なんだかいつのまにか小難しいハナシになってしまいましたが、もうムリヤリまとめます。もし物乞いから近寄られても目を合わせないで無視していればどこかに行ってくれるので大丈夫。

観光ガイドブックの言い回し風にするならば「物乞いだって現代スウェーデンを映す文化の一つ、勇気をもって楽しんで!」といった感じでしょうか。物乞いよりも、スリに気を付けて(特にスマホが危ないから)。

追記:Facebookでコメントをいただいて「たしかに」と思ったのですが、スウェーデンではなんでもクレジットカードで済ませて現金を使わない傾向にありつつあります。物乞いたちの動向にその影響が今後どのように出てきますかね。
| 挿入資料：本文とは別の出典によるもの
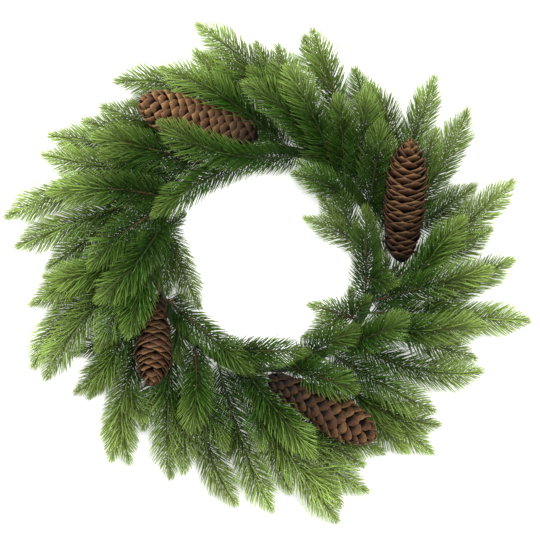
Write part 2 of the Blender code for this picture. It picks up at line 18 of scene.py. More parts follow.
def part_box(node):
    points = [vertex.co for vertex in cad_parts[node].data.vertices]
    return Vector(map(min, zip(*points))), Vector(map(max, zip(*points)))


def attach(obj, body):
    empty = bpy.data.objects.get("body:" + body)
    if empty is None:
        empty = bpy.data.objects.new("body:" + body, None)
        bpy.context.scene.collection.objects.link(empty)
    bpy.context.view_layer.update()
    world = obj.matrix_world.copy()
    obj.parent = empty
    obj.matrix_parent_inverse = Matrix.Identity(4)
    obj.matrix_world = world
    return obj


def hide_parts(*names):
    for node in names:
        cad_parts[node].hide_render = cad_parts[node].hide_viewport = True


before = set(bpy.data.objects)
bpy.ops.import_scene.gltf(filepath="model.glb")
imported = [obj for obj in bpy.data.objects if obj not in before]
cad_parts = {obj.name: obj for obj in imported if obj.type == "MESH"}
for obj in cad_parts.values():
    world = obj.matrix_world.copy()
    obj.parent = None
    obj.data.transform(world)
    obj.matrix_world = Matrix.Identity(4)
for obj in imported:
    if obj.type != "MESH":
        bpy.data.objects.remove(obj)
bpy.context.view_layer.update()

# %% [markdown]
# ## One place to measure from
#
# The sprays and cones are laid out round the middle of the hoop, in millimetres. That
# middle lies a little off the origin, so it is read from the box of the CAD model's hoop.

# %% The middle of the hoop
MM = 0.001
UP = Vector((0.0, 0.0, 1.0))
hoop_low, hoop_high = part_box("hoop")
HOOP_MIDDLE = Vector(((hoop_low.x + hoop_high.x) / 2, (hoop_low.y + hoop_high.y) / 2, 0.0))
HOOP_RADIUS = 110.0
WIRE_HEIGHT = 4.8


def place(point):
    """A point given in millimetres round the hoop's middle, as a place in the scene."""
    return HOOP_MIDDLE + Vector(point) * MM


def around_hoop(hoop_angle, seat_angle, reach):
    """Millimetres round the hoop: reach from the wire's centre line, seat_angle up from outside."""
    turn = math.radians(hoop_angle)
    seat = math.radians(seat_angle)
    outward = Vector((math.cos(turn), math.sin(turn), 0.0))
    middle = outward * HOOP_RADIUS + UP * WIRE_HEIGHT
    return middle + reach * (math.cos(seat) * outward + math.sin(seat) * UP)


print("middle of the hoop in mm:", [round(v / MM, 2) for v in HOOP_MIDDLE])

# %% [markdown]
# ## The lay of the sprays
#
# A wreath maker binds one spray after another to the wire, each lying over the foot of
# the one before, so they all sweep the same way round. Each row says where a spray
# leaves the hoop (degrees round it, then degrees up the wire: 0 outside, 90 on top, 180
# inside), the middle of its stem and the tip of its foliage. Its side twigs follow: how
# far along the stem each starts, and its own tip. Most stems are those of the CAD model,
# and the rest lie within a needle's length of them. Some have more side twigs.

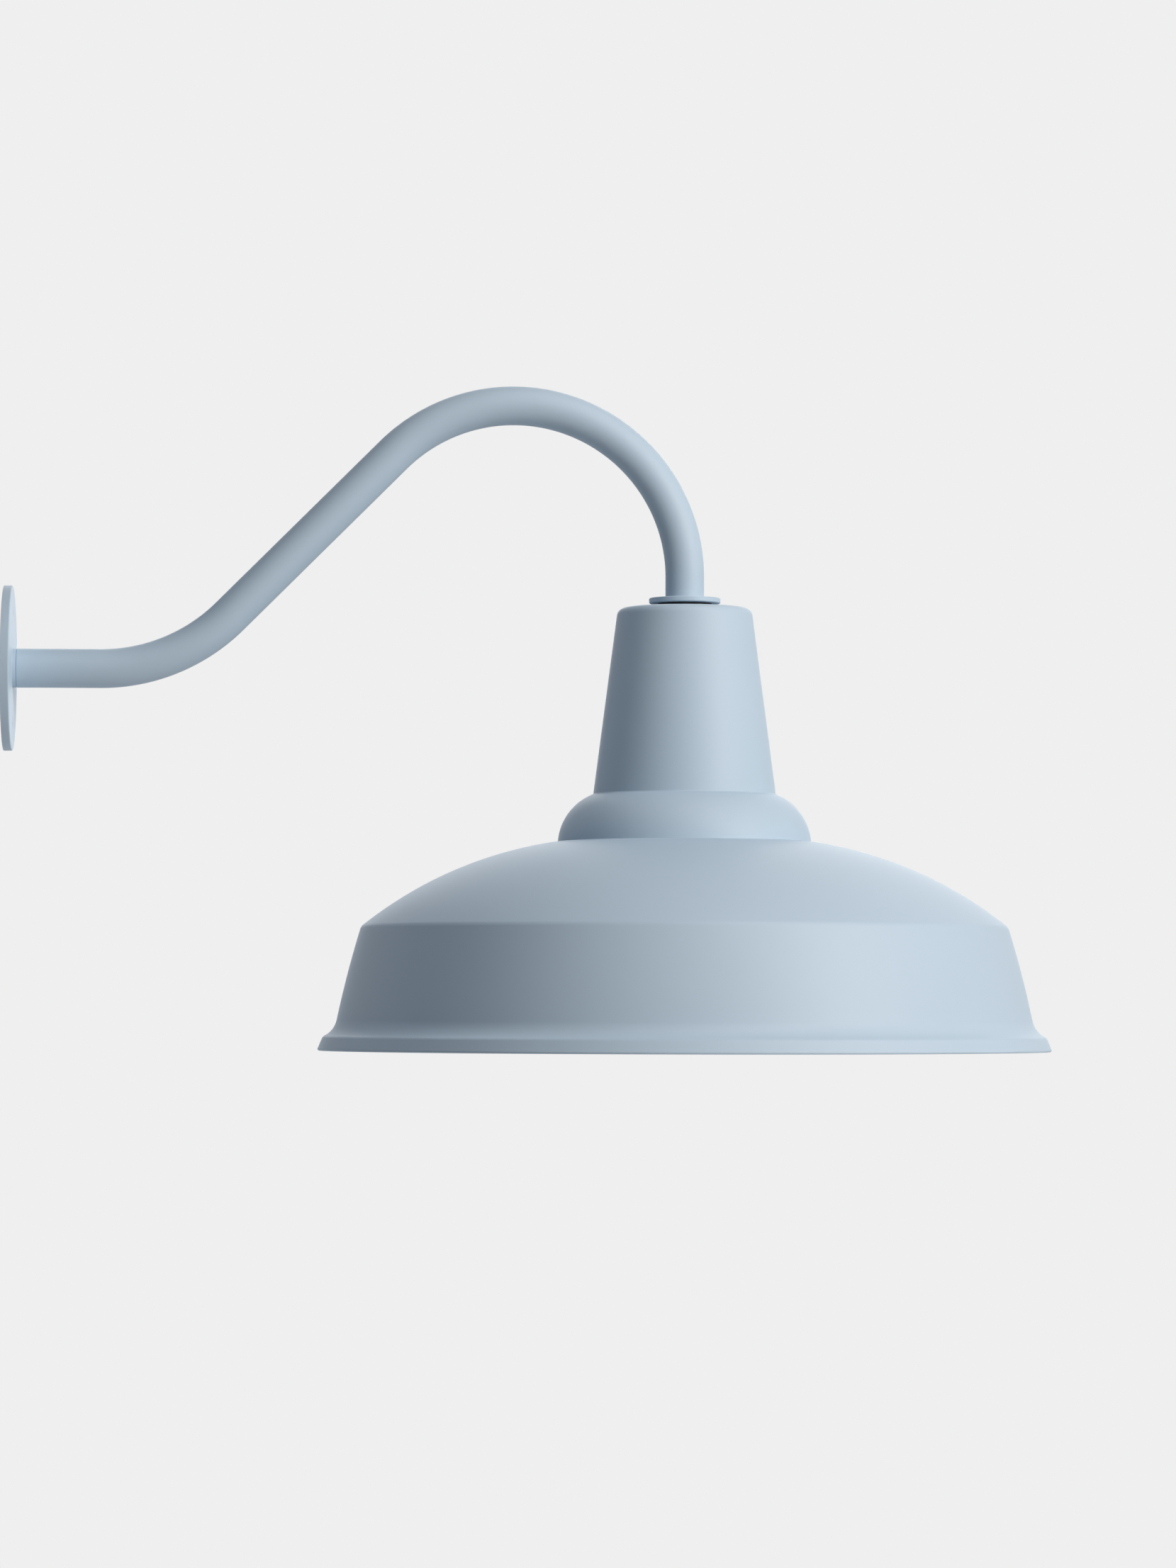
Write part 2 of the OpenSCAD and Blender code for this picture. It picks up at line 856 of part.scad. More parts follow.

べつに日報の内容と登録する絵本とを関連付けなくてはいけないという縛りは設けていないのですが、せっかく話題が”物乞い”に及んだので、今日はエーミルが物乞いをするエピソードが含まれている絵本を。

登録したスウェーデン語絵本情報:
Emils hyss nr 325 av Astrid Lindgren(アストリッド・リンドグレーン)

ルンネベリアのカットヒュルトでは、みんなが居心地よく暮らしていました。「厄介なのもあるけどね。冬の雪、夏のハエ、そして夏も冬もイタズラをするエーミル。」とカットヒュルトの女中、リーナは言います。もちろん彼女の言うことに間違いはありません。しかしエーミルの最後のイタズラは完全にハエがもたらしたミスでした。エーミルのママはハエ取り紙がほしかったのですが、エーミルのパパはそんなものほしくありませんでした。ハエ取り紙は10オーレもするのですから。そのハエ取り紙の件を何とかしたのはエーミルでした。しかしエーミルによる325つ目のイタズラとなってしまいました。